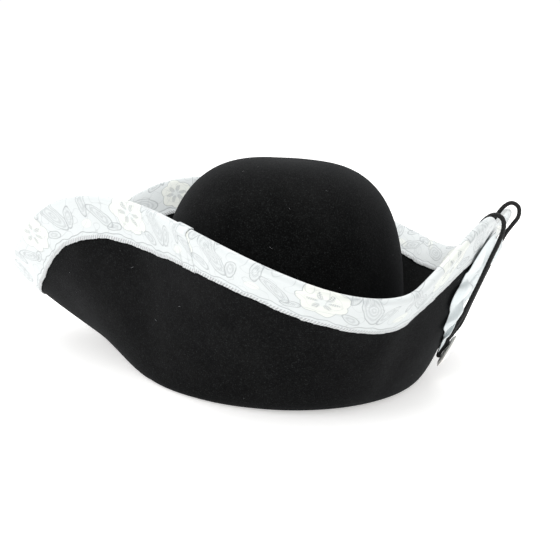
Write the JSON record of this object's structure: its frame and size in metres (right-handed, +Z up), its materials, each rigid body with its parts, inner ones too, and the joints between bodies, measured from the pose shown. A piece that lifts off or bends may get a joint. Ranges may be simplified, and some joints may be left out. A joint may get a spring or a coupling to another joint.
{
  "type": "cocked hat",
  "caption": "Black felt three-cornered costume hat with a brocade-bound turned-up brim, satin cockade and a corded button loop.",
  "frame": {"origin": "middle of the bounding box on the surface the hat rests on", "axes": "+Z up through the crown, -Y towards the wearer's front, +X towards the wearer's left, where the cockade is"},
  "size_m": [0.3569, 0.3579, 0.1425],
  "materials": {
    "felt": "fine matt wool felt with short surface fibres",
    "brocade": "white and silver floral brocade ribbon with a corded selvedge",
    "grosgrain": "ribbed ribbon",
    "satin": "white satin, soft sheen",
    "buckram": "stiffened open weave",
    "cord": "braided black cord",
    "metal": "soft silver plate, lightly worn",
    "thread": "twisted sewing thread"
  },
  "bodies": {
    "hat": {"felt_body": "felt", "brim_trim": "brocade", "sweatband": "grosgrain", "cockade_ruffle": "satin", "cockade_backing": "buckram", "loop_cord": "cord", "cord_knot_near": "cord", "cord_knot_far": "cord"},
    "thread": {"button_thread": "thread"},
    "button": {"button_cap": "metal", "button_back": "metal", "button_shank": "metal"}
  },
  "joints": [
    {"name": "button_twist", "type": "hinge", "parent": "hat", "child": "thread", "pos_m": [0.13846, -0.0055, 0.02307], "axis": [0.8988, 0, -0.4384], "range_deg": [-30, 30]},
    {"name": "button_tilt", "type": "hinge", "parent": "thread", "child": "button", "pos_m": [0.13846, -0.0055, 0.02307], "axis": [0, 1, 0], "range_deg": [-2, 6]}
  ]
}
------------
# EXERCISE AIM:
For the listing above, identify each line bearing "materials".

# WRITTEN RESPONSE:
Write the JSON record of this object's structure: its frame and size in metres (right-handed, +Z up), its materials, each rigid body with its parts, inner ones too, and the joints between bodies, measured from the pose shown. A piece that lifts off or bends may get a joint. Ranges may be simplified, and some joints may be left out. A joint may get a spring or a coupling to another joint.
  "materials": {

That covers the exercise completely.